Summary
In North v. North, 164 La. 293, 113 So. 852 (1927), this court held that Article 160 authorized post-divorce alimony only when the wife obtained the divorce, so that a wife was held not entitled to alimony where her husband had obtained a divorce on the ground of voluntary separation for seven years under the 1916 statute.
Summary of this case from Fulmer v. FulmerOpinion
No. 27400.
July 11, 1927.
Appeal from Civil District Court, Parish of Orleans; William H. Byrnes, Jr., Judge.
Suit by John North against Annie Garret North. Judgment for plaintiff, and defendant appeals. Affirmed.
Sidney F. Gautier, of New Orleans, for appellant.
Woodville Woodville, of New Orleans, for appellee.
This is a suit by the husband for an absolute divorce on the ground that he and his wife have been living separate and apart for a period of seven years.
The suit is brought under Act 269 of 1916.
The defendant in her answer admits that she and her husband have been living apart, but denies that such separation has covered a period of seven years.
She prays for the dismissal of the plaintiff's suit, but should the court grant the divorce in favor of the plaintiff then she prays for past-due alimony in the sum of $350, and for future alimony at the rate of $10 per week. There was judgment in plaintiff's favor, and the defendant appeals.
It is unnecessary to refer to the evidence in detail. It suffices to say that the evidence shows that the parties separated on September 17, 1917, and had not lived together or occupied the same house up to the time this suit was filed on September 30, 1924. And they were still living separate and apart and at different domiciles in this city when this case was tried in the court below.
The defendant admits the separation on the date stated, and she admits that they have not lived together or occupied the same house during the period of separation in the sense of living openly together as husband and wife.

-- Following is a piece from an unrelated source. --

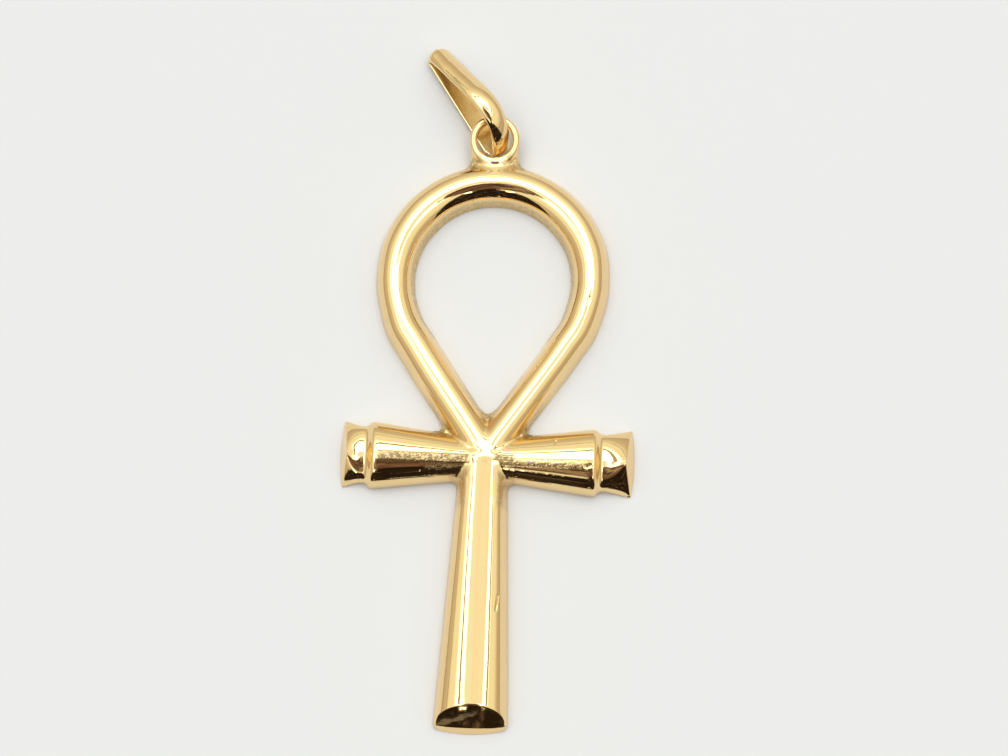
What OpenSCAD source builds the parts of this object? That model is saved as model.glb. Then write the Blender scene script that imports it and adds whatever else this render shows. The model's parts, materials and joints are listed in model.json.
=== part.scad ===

She claims that her husband, during this period of separation, secretly visited her at night, spending a few hours with her, and on which occasions he would have sexual intercourse with her. Her testimony, however, stands alone and is uncorroborated by any testimony or by any fact or circumstance. The husband admits going to her house on several occasions on her request for money, but he positively denies that he has lived with her or performed any marital relations whatever since the separation in 1917.
The trial judge did not believe the testimony of the wife, otherwise he would have rejected the demand of the husband for a divorce.
Shortly after the separation, the wife invoked the aid of the juvenile court to compel the plaintiff to pay her alimony, and these payments continued for several years and up to a few months before the institution of this suit. On several occasions when the husband defaulted in the alimony payments, the defendant would cause him to be arrested.
All of which, with the admitted living separate and apart in different domiciles openly and publicly for a period of seven years, is, to say the least, inconsistent with the claimed secret visits and cohabitation.
It appears that some two years after the separation the plaintiff sued his wife for separation on the ground of cruel treatment, the said cruel treatment being alleged to have occurred in April, 1918, and October, 1919. A judgment was rendered against the defendant by default, but on appeal the judgment was set aside and the case remanded. North v. Garret, 155 La. 526, 99 So. 427.
No further action was had in that case, but it is contended by the defendant's counsel that the allegations of cruel treatment and demand for separation on that ground are inconsistent with the demand for divorce based on a separation and living apart for seven years. In other words, it is claimed there could be no cruel treatment if the parties were not living together.
As we have already stated, the fact of separation and living apart is fully established, and the acts of the defendant, which it was claimed amounted to cruel treatment, were committed towards the plaintiff, not while living with the defendant, but on his visits to see her at her urgent request. In these circumstances, we are not of the opinion that the suit for separation interrupted the running of the seven-year period nor were the acts of cruelty charged in that suit inconsistent with the fact that the parties were living separate and apart at the time of such alleged cruel treatment.
The act under which this suit is brought introduced a new and independent cause for divorce in this state, and that act does not take into consideration the question of what cause produced the separation or on whose fault the separation was brought about. The only requirement of the statute as a condition precedent to granting the divorce is that the parties have actually and in fact lived separate and apart and in different domiciles for a period of seven years complete, during which period one of the parties at least has continued to reside in this state.
As to the demand for future alimony, it is sufficient to say that such alimony is only allowed as an incident to a suit or demand by the wife for separation or for divorce and is not allowable where the husband obtains a divorce, under the act of 1916.
The demand for past-due alimony has no place in this suit, and the defendant's right to such alimony, if she has any, will not be prejudiced by this judgment. Her demand for alimony was made before the juvenile court and, as we understand, was allowed by that court. The demand of course was independent of the prior suit for separation.
For the reasons assigned, the judgment appealed from is affirmed.